Behrman House Blog

Forget What You Know About Good Study Habits

The New York Times published a fascinating article last week about how kids learn.

The biggest surprise for me was this paragraph:

"Take the notion that children have specific learning styles, that some are 'visual learners' and others are auditory; some are 'left-brain' students, others 'right-brain.' In a recent review of the relevant research, published in the journal Psychological Science in the Public Interest, a team of psychologists found almost zero support for such ideas. 'The contrast between the enormous popularity of the learning-styles approach within education and the lack of credible evidence for its utility is, in our opinion, striking and disturbing,' the researchers concluded."

Still, the researchers qualified their conclusions with this: "However, given the lack of methodologically sound studies of learning styles, it would be an error to conclude that all possible versions of learning styles have been tested and found wanting; many have simply not been tested at all."

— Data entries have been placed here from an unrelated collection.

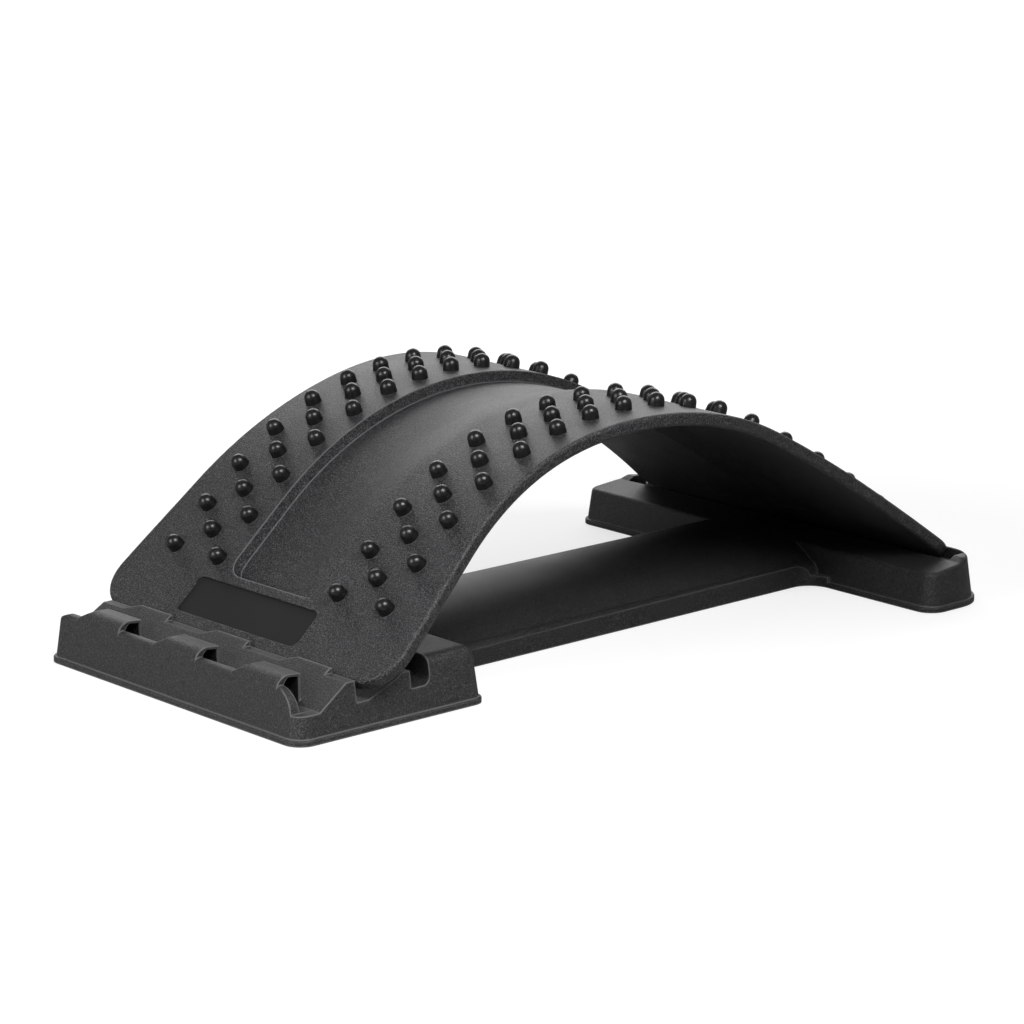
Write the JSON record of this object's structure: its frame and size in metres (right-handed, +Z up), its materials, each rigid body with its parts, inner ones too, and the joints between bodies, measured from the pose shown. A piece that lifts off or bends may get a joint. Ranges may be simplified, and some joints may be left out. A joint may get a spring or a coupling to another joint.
{
  "type": "arched back stretcher",
  "caption": "Moulded black back stretcher with an arched nubbed board, an adjuster foot with notch rows, a beam and a wide far foot.",
  "frame": {"origin": "centre of the part's bounding box, on the floor", "axes": "+X from the adjuster foot to the far foot, +Z up"},
  "size_m": [0.3852, 0.237, 0.1153],
  "materials": {
    "board_plastic": "fine pebbled grain",
    "nub_plastic": "smooth satin",
    "base_plastic": "fine pebbled grain",
    "pad_rubber": "matt"
  },
  "bodies": {
    "base": {"adjuster_block": "base_plastic", "base_frame": "base_plastic", "near_pads": "pad_rubber", "far_pads": "pad_rubber"},
    "arch": {"arch_board": "board_plastic", "nub_left_01": "nub_plastic", "nub_left_02": "nub_plastic", "nub_left_03": "nub_plastic", "nub_left_04": "nub_plastic", "nub_left_05": "nub_plastic", "nub_left_06": "nub_plastic", "nub_left_07": "nub_plastic", "nub_left_08": "nub_plastic", "nub_left_09": "nub_plastic", "nub_left_10": "nub_plastic", "nub_left_11": "nub_plastic", "nub_left_12": "nub_plastic", "nub_left_13": "nub_plastic", "nub_left_14": "nub_plastic", "nub_left_15": "nub_plastic", "nub_left_16": "nub_plastic", "nub_right_01": "nub_plastic", "nub_right_02": "nub_plastic", "nub_right_03": "nub_plastic", "nub_right_04": "nub_plastic", "nub_right_05": "nub_plastic", "nub_right_06": "nub_plastic", "nub_right_07": "nub_plastic", "nub_right_08": "nub_plastic", "nub_right_09": "nub_plastic", "nub_right_10": "nub_plastic", "nub_right_11": "nub_plastic", "nub_right_12": "nub_plastic", "nub_right_13": "nub_plastic", "nub_right_14": "nub_plastic", "nub_right_15": "nub_plastic", "nub_right_16": "nub_plastic"}
  },
  "joints": [
    {"name": "arch_lift", "type": "hinge", "parent": "base", "child": "arch", "pos_m": [0.18237, 0, 0.0198], "axis": [0, 1, 0], "range_deg": [0, 40]}
  ]
}
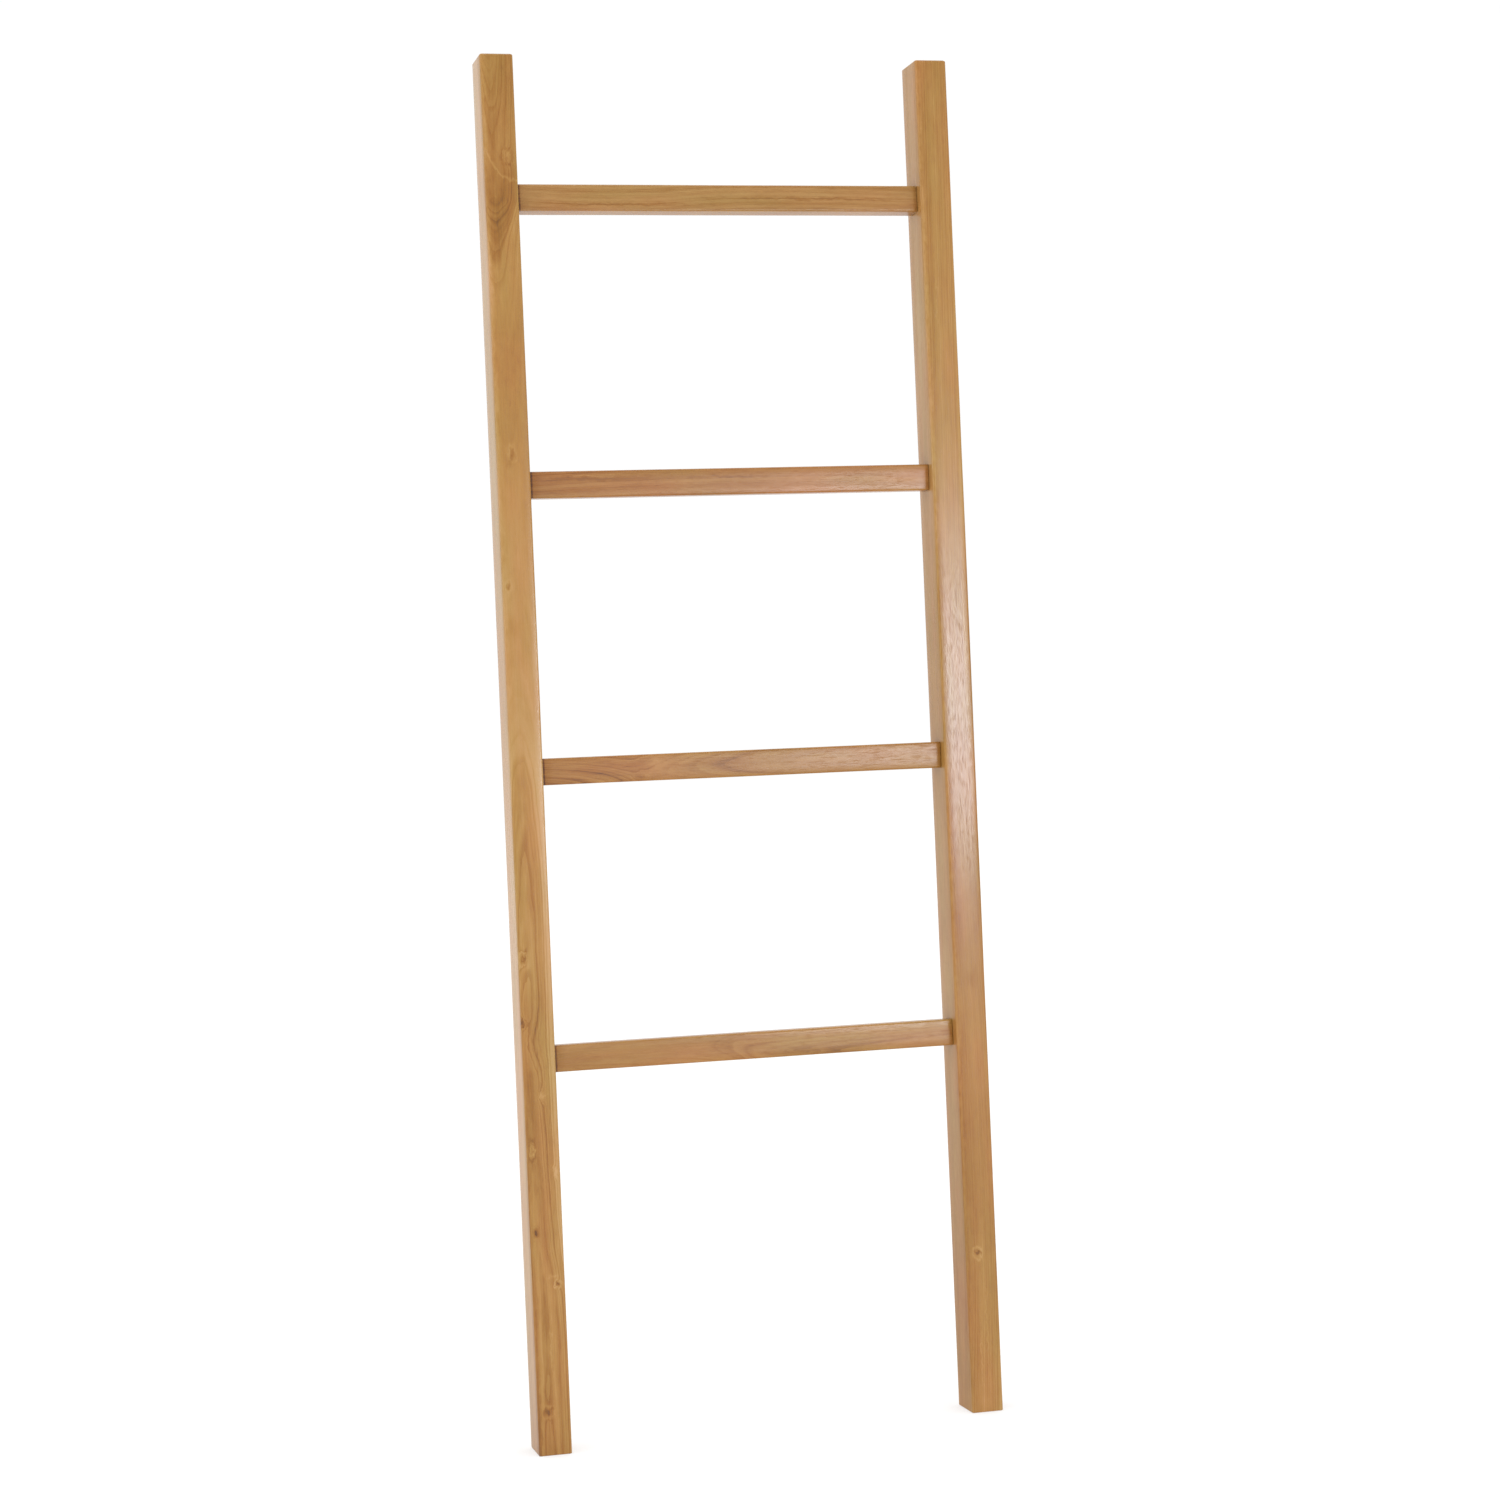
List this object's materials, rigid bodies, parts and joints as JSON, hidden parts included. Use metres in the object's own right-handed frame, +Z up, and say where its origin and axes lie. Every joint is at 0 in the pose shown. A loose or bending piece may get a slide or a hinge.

Hmm. I think many of us have loads of (okay, anecdotal) evidence that some of our students learn best by doing, others by hearing, etc.

The study also revealed that the four most powerful approaches to learning are:
1. alternating study environments
2. mixing content
3. spacing study sessions
4. self-testing

The article has generated lots of buzz such as this series of techniques. Read more about it; I think you'll be intrigued. I was.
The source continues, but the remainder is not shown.